(Object modeling scripts)
- - -

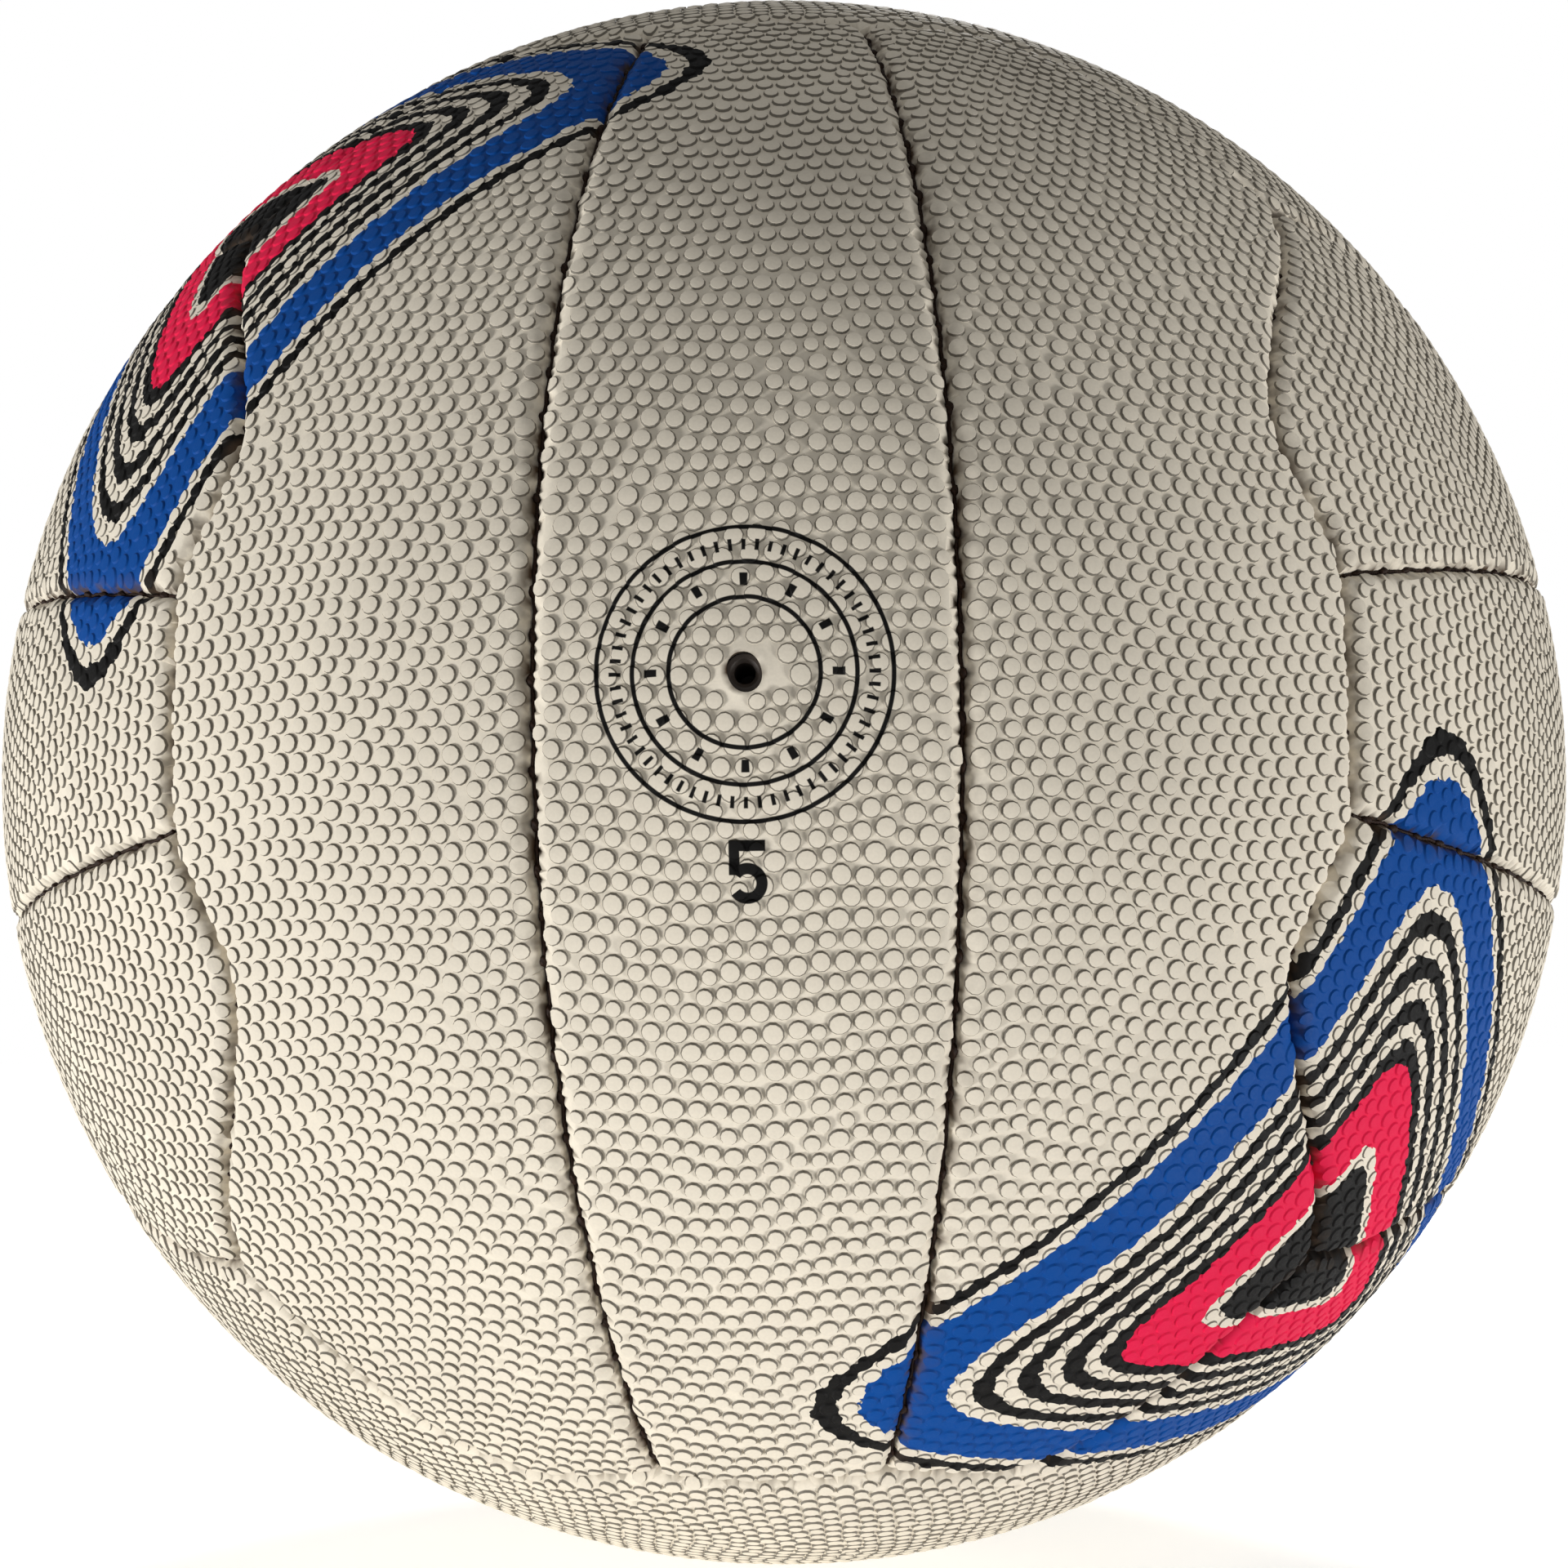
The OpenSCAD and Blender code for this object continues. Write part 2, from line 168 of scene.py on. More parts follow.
class NetballFinish(bpy.types.PropertyGroup):
    rubber: colour("Rubber", "Colour of the cover's rubber", "#E1D8C7")
    thread: colour("Thread", "Colour of the waxed thread", "#2A1A11")
    cloth: colour("Cloth", "Colour of the laminated backing cloth", "#E9E6DC")
    dirt: colour("Dirt", "Colour of the dirt that wax and hands leave in the seams", "#4A3A2C")
    black_rubber: colour("Black rubber", "Colour of the bladder", "#1D1D1F")
    brown_rubber: colour("Brown rubber", "Colour of the valve", "#21170F")


class NetballStage(bpy.types.PropertyGroup):
    floor: colour("Floor", "Colour of the floor", "#E6E6E4")
    distance: share("Distance", "Distance of the camera from the ball's centre, in radii", 2.983)
    yaw: angle("Yaw", "Turn of the ball about the vertical, as the camera sees it", -2.0645)
    pitch: angle("Pitch", "Tilt of the ball towards the camera", -5.794)
    roll: angle("Roll", "Roll of the ball", -0.683)
    focal_px: FloatProperty(name="Focal length", description="Focal length in pixels of the photograph", default=2681)


PHOTO_W_PX = 1920
BALL_CENTRE_V_PX = 958
SENSOR_W_MM = 36


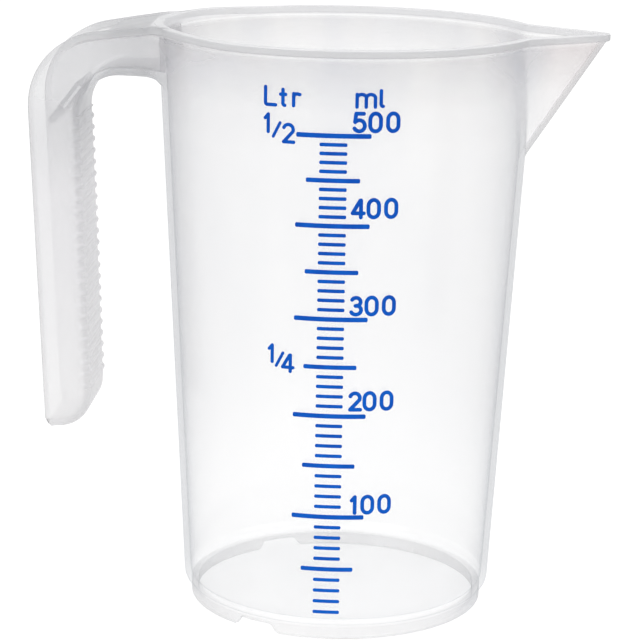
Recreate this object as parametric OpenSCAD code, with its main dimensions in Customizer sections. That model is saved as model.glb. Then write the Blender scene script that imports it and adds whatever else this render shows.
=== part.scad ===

- - -

## WRITTEN INSTRUCTION
Consider the entries above and return each line with the string "this".

## SOLUTION
The OpenSCAD and Blender code for this object continues. Write part 2, from line 168 of scene.py on. More parts follow.
Recreate this object as parametric OpenSCAD code, with its main dimensions in Customizer sections. That model is saved as model.glb. Then write the Blender scene script that imports it and adds whatever else this render shows.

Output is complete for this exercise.